Red is My Name, Green is My Name is a series of eight digital drawings, illustrating Forouhar’s engagement with the Persian tradition of miniature and ornament. Filled with intricate detail and brilliantly coloured patterns, the drawings look obsessively meticulous in their regularity and multiplication of form. Printed tightly within a grid, the rhythmic designs mingle like a kaleidoscope, captivating with their dazzling design and the implied harmonious order. Yet, the harmless beauty of the ornament is disrupted once we recognize that these patterns are composed of instruments of torture–whips, knives, scissors, pliers, and pistols. Other drawings in the series feature stylized male and female genitals arranged like flowers on Persian carpets or ceramic tiles, evoking sexual abuse and rape as symbols of organized political violence.
The design of these works derives from traditional Iranian fabric patterns used in Shite mourning rituals such as on the Day of Ashura—the annual memorial for the venerated Shia martyr, Imam Hussein, grandson of the Prophet Mohammed. The marchers who fill the streets on that day carry black, green, and red banners (the colours on the Iranian flag), beating their bodies with bare hands and iron chains in commemoration of their spiritual leader, who was decapitated and mutilated in a war that lead to the slaughter of hundreds of people. Red is My Name, Green is My Name recalls the long history of bloodshed and violence in Iran while the digital manipulation of the prints cunningly links this tradition to the present.
In Thousand-and-one Day III, another series of six digital drawings, Forouhar depicts equally violent scenarios. The arabesque lines of the silhouetted pink bodies that emerge from symmetrical yet irregular black patterns (reminiscent of the Rorschach inkblot psychological tests) are entwined with–but also strangled and chained by–the elegant characters of Persian calligraphy. At the same time, the piles of naked bodies, blindfolds and leashes, recall the disturbing images of torture at the US-run prisons in Abu Gharib, Afghanistan and Guantanamo Bay that circulated in the media after 9/11. With a click of a mouse the artist can instantaneously switch the roles of victims and perpetrators, back and forth. She employs a similar mechanism in her computer animations and flipbooks where she invites the audience to participate in those digital transformations. Flipping little books filled with drawings of torture and violence, the viewers set in motion these criminal acts with their own hands and turn into perpetrators. The line between the viewer and the participant becomes blurred, implicating all of us in these horrific acts.

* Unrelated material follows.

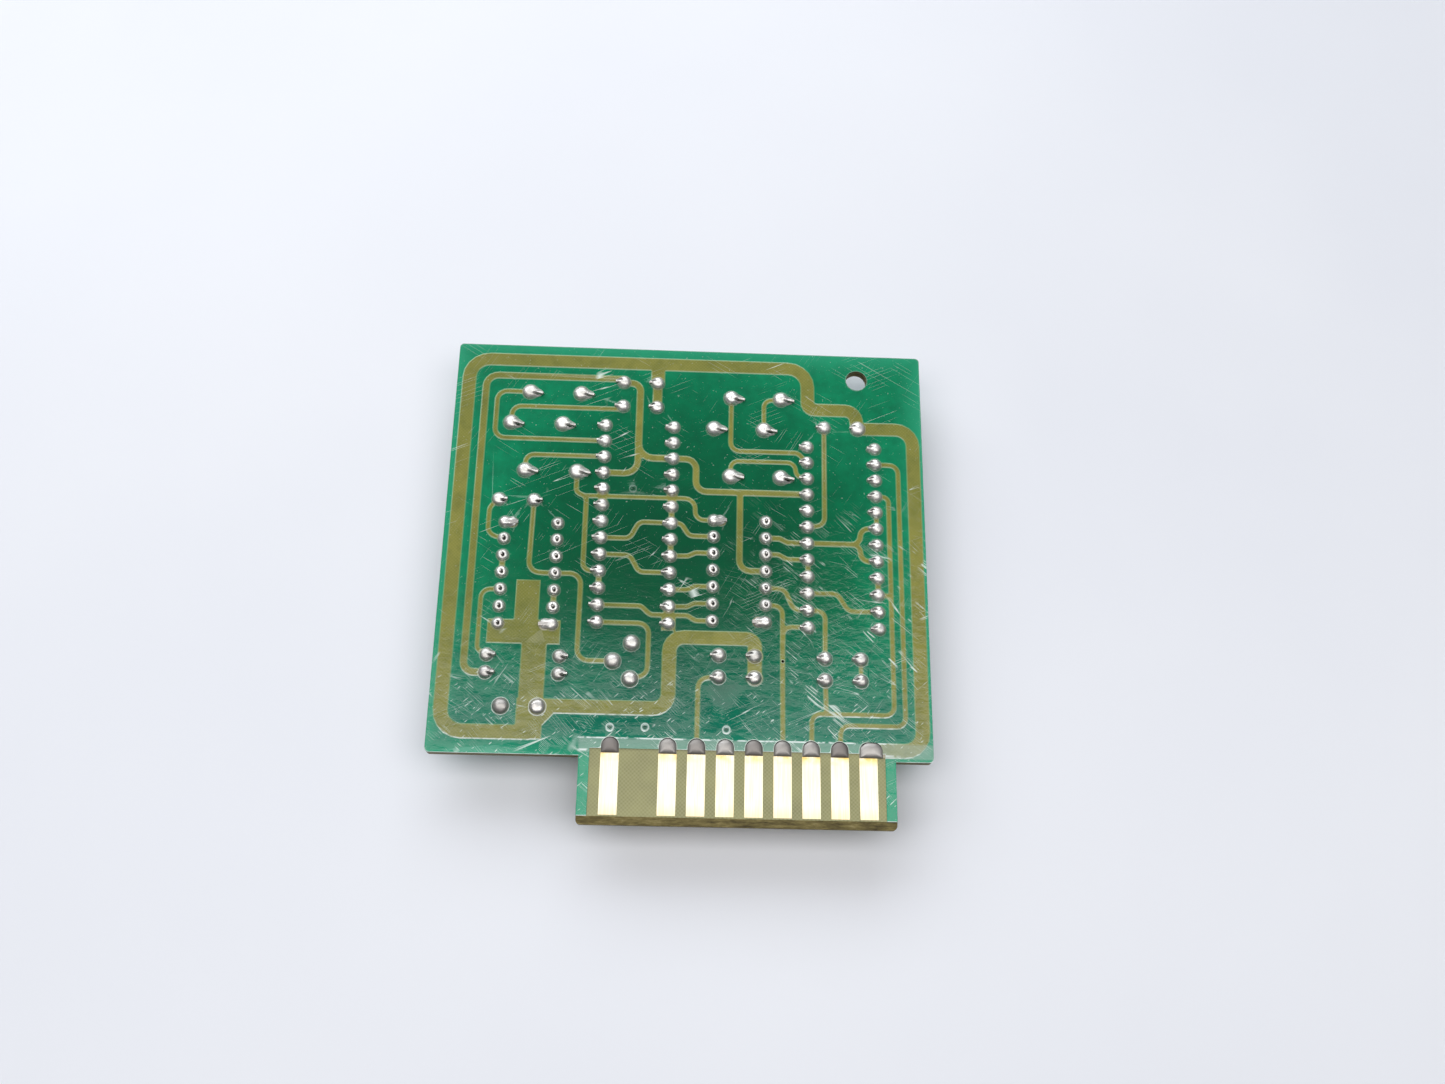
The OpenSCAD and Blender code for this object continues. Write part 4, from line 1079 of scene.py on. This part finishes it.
# %% Pillows
def pillow(name, low_x, high_x, low_y, high_y, rise, shade):
    """A puffed arch over a land, in mm: square below, round above."""
    half, middle = (high_x - low_x) / 2, (low_x + high_x) / 2
    corner = min(half, FINGER_HALF)
    outline_points = [(low_x, low_y), (high_x, low_y)]
    for k in range(13):
        turn_here = math.pi * k / 12
        shift = half - corner if turn_here < math.pi / 2 - 0.01 else -(half - corner)
        outline_points.append((middle + shift + corner * math.cos(turn_here),
                               high_y - corner + corner * math.sin(turn_here)))
    rim = []
    for (ax, ay), (bx, by) in zip(outline_points, outline_points[1:] + outline_points[:1]):
        steps = max(1, round(math.hypot(bx - ax, by - ay) / 0.35))
        rim += [(ax + (bx - ax) * s / steps, ay + (by - ay) * s / steps) for s in range(steps)]
    rim, heart = np.array(rim), np.array([middle, (low_y + high_y) / 2])
    points, rings = [], (1.0, 0.97, 0.9, 0.78, 0.6, 0.35)
    for ring in rings:
        flat = heart + (rim - heart) * ring
        points += [(px, py, rise * (1 - ring ** 2.2) ** 0.6) for px, py in flat]
    points.append((*heart, rise))
    upper = (np.array(points)[:, 1] - heart[1]) / (high_y - heart[1])
    ring_of = np.append(np.repeat(rings, len(rim)), 0.0)
    # The pit mark here only paints shade along the upper rim; the pillow has no pit there.
    pit = np.clip(upper * 1.6, 0, 1) * (ring_of > 0.8) * 0.75
    count, last = len(rim), len(points) - 1
    faces = [tuple(reversed(range(count)))]
    for r in range(len(rings) - 1):
        low, high = r * count, (r + 1) * count
        faces += [(low + k, low + (k + 1) % count, high + (k + 1) % count, high + k) for k in range(count)]
    faces += [(last - count + k, last - count + (k + 1) % count, last) for k in range(count)]
    return mesh_of(name, np.array(points) * MM + np.array([0, 0, COPPER_TOP]), faces,
                   marks={"pit": pit, "pick": [shade] * len(points)})


fingers = islands("solder_side_fingers")
FINGER_HALF = (fingers[0][1][0] - fingers[0][0][0]) / 2
PILLOW_LENGTH, PILLOW_RISE = 2.25, 0.46
SHADES = (1.9, 1.0, 1.3, 0.9, 1.4, 1.1, 1.0, 1.5, 0.8)  # how dark the solder of each one is
pillows = []
for index, (low, high) in enumerate(fingers):
    spread = 0.85 if index == len(fingers) - 1 else 0.0
    shade = SHADES[index % len(SHADES)]
    pillows.append(pillow("pillow", low[0] + 0.03, high[0] - 0.03 + spread,
                          high[1], high[1] + PILLOW_LENGTH, PILLOW_RISE, shade))
as_piece("finger_tinning_pillows", "board", "solder", "finger_tinning", *pillows, finish=solder_finish)
print(len(fingers), "pillows,", round(2 * FINGER_HALF, 2), "mm wide")

# %% [markdown]
# ## The component side
#
# The card stands on its components. Most CAD shapes there only need the softness of
# moulded or dipped parts: a copy of the mesh is merged, cleaned and given small rounded
# edges, and stands for its node. Rounding only takes material away, so nothing grows.


# %% Softened copies
BEVEL_ANGLE = 40  # degrees; only sharper edges are rounded


def softened(node, radius, segments):
    mesh = bmesh.new()
    mesh.from_mesh(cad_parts[node].data)
    bmesh.ops.remove_doubles(mesh, verts=mesh.verts, dist=0.002 * MM)
    bmesh.ops.dissolve_limit(mesh, angle_limit=math.radians(1), verts=mesh.verts, edges=mesh.edges)
    clean = bpy.data.meshes.new(node + "_soft")
    mesh.to_mesh(clean)
    mesh.free()
    if not radius:
        return clean
    thing = stand("soft", clean)
    bevel = thing.modifiers.new("bevel", "BEVEL")
    bevel.width, bevel.segments, bevel.limit_method = radius * MM, segments, "ANGLE"
    bevel.angle_limit, bevel.use_clamp_overlap = math.radians(BEVEL_ANGLE), True
    graph = bpy.context.evaluated_depsgraph_get()
    rounded = bpy.data.meshes.new_from_object(thing.evaluated_get(graph))
    bpy.data.objects.remove(thing)
    return rounded


def soft_piece(node, name, body, slot_name, finish, radius=0.0, segments=2):
    piece = as_piece(name, body, slot_name, node, softened(node, radius, segments), finish=finish)
    print(name, len(piece.data.polygons), "faces")
    return piece


# %% [markdown]
# ### Wires
#
# Leads are tinned copper wire, drawn smooth. Where the cutter went through one, the end
# that faces along X has a coppery tint.

# %% Leads
for leads in ("left_resistor", "right_resistor", "lower_resistor", "disc_capacitor",
              "film_capacitor", "tantalum", "transistor", "left_ic", "right_ic"):
    soft_piece(leads + "_leads", leads + "_wires", "board", "tinned_leads", wire_finish)
for k in range(1, 5):
    soft_piece("trimmer_%d_pins" % k, "trimmer_%d_wires" % k, "board", "tinned_leads", wire_finish)

# %% [markdown]
# ### Resistors
#
# A carbon-film resistor is a ceramic rod with a cap pressed on each end, dipped in beige
# lacquer, so it has the profile of a dog bone. The stripes are printed on last. One body is
# turned on a lathe of sixteen sides; it carries how far along it each point is, and the
# recipe gives every copy its own number, from which the finish picks three stripe colours.

# %% Lacquer with stripes
STRIPES = (-2.3, -1.15, -0.2)
STRIPE_HALF = 0.24
STRIPE_COLOURS = ("#1B1513", "#5A2E17", "#B3251C", "#D8641A", "#D9B21F",
                  "#2E7A3C", "#2B4E9E", "#6B3E8C", "#7E7E7C", "#E4E2DA")
lacquer_finish = Finish("resistor_lacquer_finish")
where = lacquer_finish.place()
along = lacquer_finish.mark("along")
pick = lacquer_finish.mark("pick")
speckle = lacquer_finish.noise(where, 2.2, 3.0)
lacquer = lacquer_finish.blend(speckle.above(0.3, 0.7), srgb("#C9A56E"), srgb("#B98F58"))
ragged = along + lacquer_finish.noise(where, 3.0, 1.0) * 0.14 - 0.07
stripe_stops = [(k / 10, srgb(code)) for k, code in enumerate(STRIPE_COLOURS)]
for index, place in enumerate(STRIPES):
    share = (pick * (7.3 + 5.7 * index) + 0.37 * index).maths("FRACT")
    share = share * 0.55 + 0.02 if index == 2 else share * 0.8 + 0.1
    stripe = 1 - abs(ragged - place).above(STRIPE_HALF, STRIPE_HALF + 0.04)
    lacquer = lacquer_finish.blend(stripe, lacquer, lacquer_finish.ramp(share, stripe_stops, "CONSTANT"))
gold_stripe = 1 - abs(ragged - 2.0).above(STRIPE_HALF, STRIPE_HALF + 0.04)
lacquer = lacquer_finish.blend(gold_stripe, lacquer, srgb("#B08A3A"))
lacquer_finish.surface(
    Base_Color=lacquer,
    Metallic=gold_stripe * 0.6,
    Roughness=speckle * 0.2 + 0.22,
    Coat_Weight=0.4,
    Normal=lacquer_finish.bump(lacquer_finish.noise(where, 1.4, 2.0), 0.05),
)


# %% Turned shapes
def lathe(name, profile, sides):
    """A shape turned about X, in mm, from (along, radius) pairs, closed by a point at each end."""
    profile = np.array(profile)
    turns = 2 * math.pi * np.arange(sides) / sides
    inner = profile[1:-1]
    points = [(profile[0][0], 0, 0)]
    points += [(x, r * math.cos(t), r * math.sin(t)) for x, r in inner for t in turns]
    points.append((profile[-1][0], 0, 0))
    last, faces = len(points) - 1, []
    for k in range(sides):
        n = (k + 1) % sides
        faces.append((0, 1 + n, 1 + k))
        faces.append((last, last - sides + k, last - sides + n))
        for ring in range(len(inner) - 1):
            a, b = 1 + ring * sides, 1 + (ring + 1) * sides
            faces.append((a + k, a + n, b + n, b + k))
    return mesh_of(name, np.array(points) * MM, faces, marks={"along": [p[0] for p in points]})


HALF_BONE = [(-3.2, 0), (-3.2, 0.4), (-3.12, 0.72), (-2.95, 0.96), (-2.65, 1.08), (-2.3, 1.1),
             (-1.95, 1.06), (-1.65, 0.96), (-1.3, 0.9)]
BONE = HALF_BONE + [(0, 0.88)] + [(-x, r) for x, r in reversed(HALF_BONE)]
for seed, bank in enumerate(("left_resistor", "right_resistor", "lower_resistor")):
    boxes = islands(bank + "_bodies")
    centres = [((low + high) / 2)[:2] for low, high in boxes]
    level = (boxes[0][0][2] + boxes[0][1][2]) / 2 * MM
    turns = [math.pi * (row % 3 == 1) for row in range(len(boxes))]
    mesh = scattered(lathe("bone", BONE, 16), centres, turns, level, lumps=0.0, jitter=0.0, swell=0.0,
                     seed=20 + seed, finish=lacquer_finish)
    as_piece(bank + "_bones", "board", "resistor_lacquer", bank + "_bodies", mesh, finish=lacquer_finish)
    print(bank, len(boxes), "bodies")

# %% [markdown]
# ### Integrated circuits
#
# Two fourteen-lead packages in dark epoxy. Their sides slope out to a mould line, and one
# end has a half-round notch. The epoxy is satin, full of fine filler grains.

# %% Epoxy bodies
epoxy_finish = Finish("epoxy_finish")
where = epoxy_finish.place()
filler = epoxy_finish.noise(where, 9.0, 3.0, 0.7)
bloom = epoxy_finish.noise(where, 0.3, 3.0)
epoxy_finish.surface(
    Base_Color=epoxy_finish.blend(bloom, srgb("#1E1E20"), srgb("#303033")),
    Roughness=filler * 0.25 + 0.38,
    Specular_IOR_Level=0.45,
    Normal=epoxy_finish.bump(filler, 0.02),
)
for side_name in ("left", "right"):
    soft_piece(side_name + "_ic_body", side_name + "_ic_package", "board", "ic_plastic",
               epoxy_finish, 0.12)

# %% [markdown]
# ### Disc capacitors
#
# A ceramic disc is dipped twice in phenolic resin and hung by its leads to dry, so it is
# a lens, thickest in the middle, and the resin runs a little way along each lead.

# %% Dipped discs
disc_finish = one_noise("disc_coating_finish", 1.3, 4.0, "#C4803A", "#A8632A", (0.2, 0.3), 0.06,
                        span=(0.3, 0.7), Coat_Weight=0.3)


def lens(name, centre, radius, half, drip_low, drip_high, leads):
    """A lens standing on edge across Y, and a drip of resin up each lead, in mm."""
    shares = (0.15, 0.35, 0.55, 0.72, 0.86, 0.95, 0.995)
    profile = [(-half, 0)] + [(-half * (1 - s ** 2.4) ** 0.75, radius * s) for s in shares]
    profile += [(-x, r) for x, r in reversed(profile)]
    disc = lathe(name, profile, 40)
    disc.transform(Matrix.Translation(Vector(centre) * MM) @ Matrix.Rotation(math.pi / 2, 4, "Z"))
    yield disc
    for x in leads:
        drip = lathe("drip", [
            (drip_low, 0), (drip_low, 0.5), (drip_low + 0.5, 0.86), (drip_low + 1.2, 0.74),
            (drip_high - 0.7, 0.52), (drip_high - 0.25, 0.4), (drip_high, 0.31), (drip_high, 0)], 14)
        upright = Matrix.Rotation(-math.pi / 2, 4, "Y")
        drip.transform(Matrix.Translation((x * MM, centre[1] * MM, 0)) @ upright)
        yield drip


DRIP_OFFSET = 1.9
for k in range(1, 5):
    node = "disc_capacitor_%d" % k
    low, high = (np.array(corner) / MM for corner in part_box(node))
    middle = (low + high) / 2
    radius, half = (high[0] - low[0]) / 2, (high[1] - low[1]) / 2
    leads = (middle[0] - DRIP_OFFSET, middle[0] + DRIP_OFFSET)
    meshes = list(lens("disc", tuple(middle), radius, half, middle[2] + 0.9, middle[2] + 3.1, leads))
    as_piece(node + "_dipped", "board", "disc_coating", node, *meshes, finish=disc_finish)
print("four dipped discs")

# %% [markdown]
# ### Film capacitors, tantalum bead and transistor
#
# The film capacitors are potted in small boxes with rounded edges. The tantalum bead is a
# drop of glossy resin. The transistor is a half-round of satin epoxy with sharp flats.

# %% Boxes, bead and transistor
film_finish = one_noise("film_case_finish", 0.9, 3.0, "#B23A2A", "#93291E", (0.2, 0.22), 0.05,
                        Coat_Weight=0.3)
bead_finish = one_noise("tantalum_finish", 0.8, 3.0, "#D27A2A", "#B4601C", (0.12, 0.14), 0.08,
                        Coat_Weight=0.6)
for k in range(1, 5):
    node = "film_capacitor_%d" % k
    soft_piece(node, node + "_case", "board", "film_case", film_finish, 0.5, 5)
soft_piece("tantalum_capacitor", "tantalum_bead", "board", "tantalum_coating", bead_finish)
soft_piece("transistor_body", "transistor_case", "board", "transistor_plastic", epoxy_finish, 0.12)

# %% [markdown]
# ### Trimmers
#
# Each multi-turn trimmer is a blue moulded housing round a brass lead screw. The screw
# draws a nylon carriage, whose wiper touches a ceramic element that carries a dark
# resistive stripe. Screw and carriage ride on bodies of their own, so that they move.

# %% Trimmer finishes
case_finish = one_noise("trimmer_case_finish", 0.7, 4.0, "#2A63A8", "#204F8C", (0.2, 0.3), 0.01,
                        fine=(8.0, 2.0))
ceramic_finish = Finish("trimmer_ceramic_finish")
where = ceramic_finish.place()
chalk = ceramic_finish.noise(where, 4.0, 3.0)
stripe = (ceramic_finish.facing("Z") * -1.0).above(0.7, 0.9)
ceramic_finish.surface(
    Base_Color=ceramic_finish.blend(stripe, srgb("#E9E6DC"), srgb("#3B3733")),
    Roughness=chalk * 0.3 + 0.45,
    Normal=ceramic_finish.bump(chalk, 0.01),
)
brass_finish = one_noise("trimmer_brass_finish", 1.0, 3.0, "#D9B36A", "#B28A45", (0.25, 0.2), 0.01,
                         stretch=(1.0, 9.0, 1.0), Metallic=1.0)
nylon_finish = one_noise("trimmer_nylon_finish", 1.1, 3.0, "#E8E4D6", "#D5CFBC", (0.2, 0.35),
                         Subsurface_Weight=0.1)

# %% Trimmer pieces
TRIMMER_PIECES = (  # node, piece, body, slot, finish, rounding in mm and its segments
    ("housing", "case", "board", "trimmer_case", case_finish, 0.18, 3),
    ("element", "track", "board", "trimmer_ceramic", ceramic_finish, 0.06, 2),
    ("screw", "lead_screw", "adjuster_%d", "trimmer_brass", brass_finish, 0.06, 2),
    ("carriage", "slider", "wiper_%d", "trimmer_nylon", nylon_finish, 0.12, 2))
for k in range(1, 5):
    for node, piece, body, *rest in TRIMMER_PIECES:
        trimmer = "trimmer_%d_" % k
        soft_piece(trimmer + node, trimmer + piece, body.replace("%d", str(k)), *rest)
print("four trimmers")

# %% [markdown]
# ## What the last cell does
#
# It works out the overall box of the finished pieces and prints it; the CAD box was
# printed at the start.

# %% The overall box of the finished pieces
visual_box = [list(corner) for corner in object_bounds()]
print("visual box, mm:", [[round(v / MM, 2) for v in corner] for corner in visual_box])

While mostly faceless and gender-neutral, many of the digital drawings such as It Hurts Me, It Hurts Me Not focus on the female body and address a wider range of mechanisms of social and political control related to gender and Islamic fundamentalism. In her photographs Friday and Flashing, Parastou Forouhar provocatively challenges the discriminatory nature of Sharia Law that circumscribes women’s social and sexual behavior in a Muslim society. In her monumental Friday, the beautiful spread of floral and silky black fabric of the chador—a symbol of the enforcement of Islamic dress (hijab)-is aggressively broken up by an erotically charged gesture, announcing unashamed female sexuality. In Islam, Friday is a religiously sanctioned day of private and public prayers that corresponds to Sunday in Christian tradition. It is also the last day of a working week–a time of relaxation and fun. Fourahar uses the symbolic meaning of this title to subvert religious orthodoxy by showing multiple contradictions hidden behind the monochromatic façade of the officially sanctioned norms. Moreover, the large-scale screen-like composition of the photograph, which looks like a curtain or a partition used in the Qur’an to divide men and women into separate spheres of ritualized cultural practices, further enhances the meaning of Fourahar’s social and political transgressions. In equally suggestive Flashing, a chador-dressed woman is captured in another liberating gesture–unveiling herself to a handsome male Western fashion model in a modern urban setting— and openly manifesting her rebellion and resistance to oppression.
In his canonical essay, Ornament and Crime (1909-10), the Viennese architect Adolf Loos famously equated ornament with degeneration and a crime, calling it merely decorative and irrelevant to modern artistic expression. Inspired by the postmodern revival of interest in ornament, Parastou Forouhar re-engages with this concept in an entirely new way, using it as a potent signifier of contemporary culture. Employing the aesthetic paradigms of Islamic art-geometry, calligraphy, and miniature–her work undermines the superficial beauty of these forms and reveals in their very structure the existence of deeply embedded social and political mechanisms of violence, abuse, and power.